Ergebnisse und ihre Bedeutung •
Die detaillierte Auswertung der Partnerimprovisationen von 100 Kindern zeigte, mit Ausnahme einer Klasse, eine Tendenz zu sich verdichtender Beziehungsqualität und wachsendem musikalischen Verständnis. In begrenztem Masse können durch diese Arbeit heilpädagogische Ansätze unterstützt werden.
Daraus entstand der Vorschlag einer neuen, sozial-konstruktivistisch orientierten Unterrichtssequenz für das Fach Musik in Primarschulen während eines Quartals. Das Studium ausgewählter Lehrpläne im deutschsprachigen Raum zeigte, dass eine solche Unterrichtssequenz den Forderungen entspricht.
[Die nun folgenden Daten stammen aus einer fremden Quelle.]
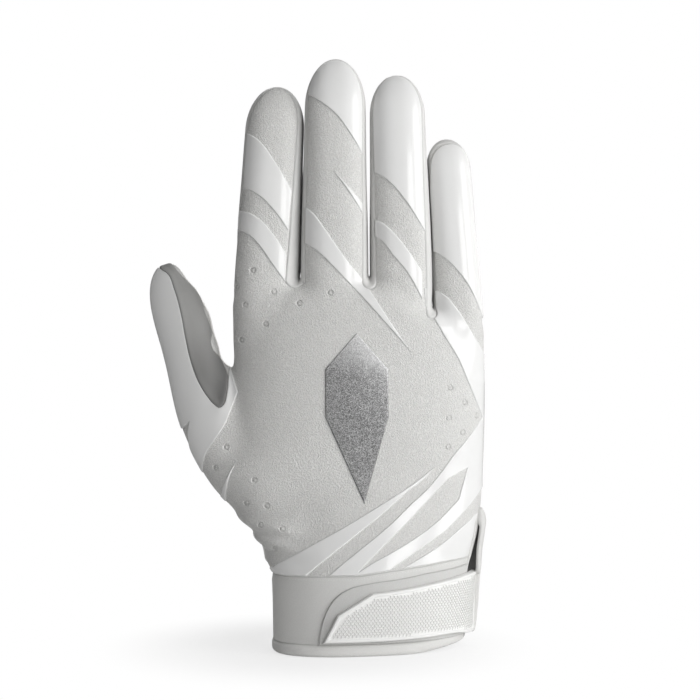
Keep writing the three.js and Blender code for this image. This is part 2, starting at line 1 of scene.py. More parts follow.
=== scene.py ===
import json
import math
import bmesh
import bpy
import numpy as np
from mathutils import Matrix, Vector

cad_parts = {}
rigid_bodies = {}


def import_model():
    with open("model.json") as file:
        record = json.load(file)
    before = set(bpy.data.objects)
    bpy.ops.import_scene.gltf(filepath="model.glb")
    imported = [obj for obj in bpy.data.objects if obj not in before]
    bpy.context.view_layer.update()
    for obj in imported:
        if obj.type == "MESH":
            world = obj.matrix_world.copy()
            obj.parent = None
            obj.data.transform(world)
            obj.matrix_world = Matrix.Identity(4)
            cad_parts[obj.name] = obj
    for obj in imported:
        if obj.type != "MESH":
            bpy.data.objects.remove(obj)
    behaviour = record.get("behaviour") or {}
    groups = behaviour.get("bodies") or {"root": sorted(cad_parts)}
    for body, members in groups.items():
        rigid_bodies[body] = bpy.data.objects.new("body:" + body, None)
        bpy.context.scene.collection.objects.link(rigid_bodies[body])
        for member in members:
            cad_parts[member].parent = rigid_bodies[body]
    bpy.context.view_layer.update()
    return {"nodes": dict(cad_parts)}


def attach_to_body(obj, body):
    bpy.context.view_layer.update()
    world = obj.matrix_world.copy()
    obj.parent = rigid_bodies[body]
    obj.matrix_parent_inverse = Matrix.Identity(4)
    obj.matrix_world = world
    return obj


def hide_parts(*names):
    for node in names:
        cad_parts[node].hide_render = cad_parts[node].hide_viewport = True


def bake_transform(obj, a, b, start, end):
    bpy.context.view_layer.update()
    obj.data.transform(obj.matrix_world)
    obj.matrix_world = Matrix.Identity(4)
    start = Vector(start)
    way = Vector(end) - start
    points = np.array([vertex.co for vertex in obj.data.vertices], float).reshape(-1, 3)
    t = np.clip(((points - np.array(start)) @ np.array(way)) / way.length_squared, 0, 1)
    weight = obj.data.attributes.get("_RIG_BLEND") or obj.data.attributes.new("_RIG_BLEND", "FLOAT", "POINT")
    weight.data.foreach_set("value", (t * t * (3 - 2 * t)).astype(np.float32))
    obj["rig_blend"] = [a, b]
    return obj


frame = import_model()

frameShift = np.array((1.3, 0.5, 0.0))    # pattern to frame, mm
mm = 0.001
farOff = 9.0    # mm that stand for a seam or an edge out of reach


hand = {
    "web": 141.0, "littleDrop": 10.5, "depth": 38.0, "power": 2.4, "span": 97.9, "middle": 15.08,
    "stepFrom": 0.1, "stepTo": 0.3, "capHeight": 9.0, "crotchRaise": 2.4, "fingerBlend": 3.0,
    "thumbBlend": 2.5, "thumbRoom": (8.0, 20.0), "fingerRooms": (0.25, 0.9, 0.25),
}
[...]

Ausführliche Merkmallisten zum pädagogischen Gebrauch ermöglichen eine präzise
Einschätzung dessen, was in Improvisationen geschieht. Zu den unterschiedlichen
Beziehungsmodi findet die praktisch tätige Lehrperson Anregungen für die feinfühlige und
musikalisch kompetente Feedbackgestaltung. Das ermöglicht nicht nur, wie oben dargelegt, eine heilpädagogische Unterstützung, sondern gleichermaßen eine Förderung durchschnittlicher und besonderer Begabungen.
Unerwartete Ergebnisse waren zusätzliche Anfragen von Lehrpersonen, die mit ihren Klassen ebenfalls am Projekt mitmachen wollten. Ferner zeigte sich in einem abschließenden Feedback, dass es die Kinder sehr genossen hatten, anderen zuzuhören und im Hören immer mehr Zusammenhänge zu erkennen.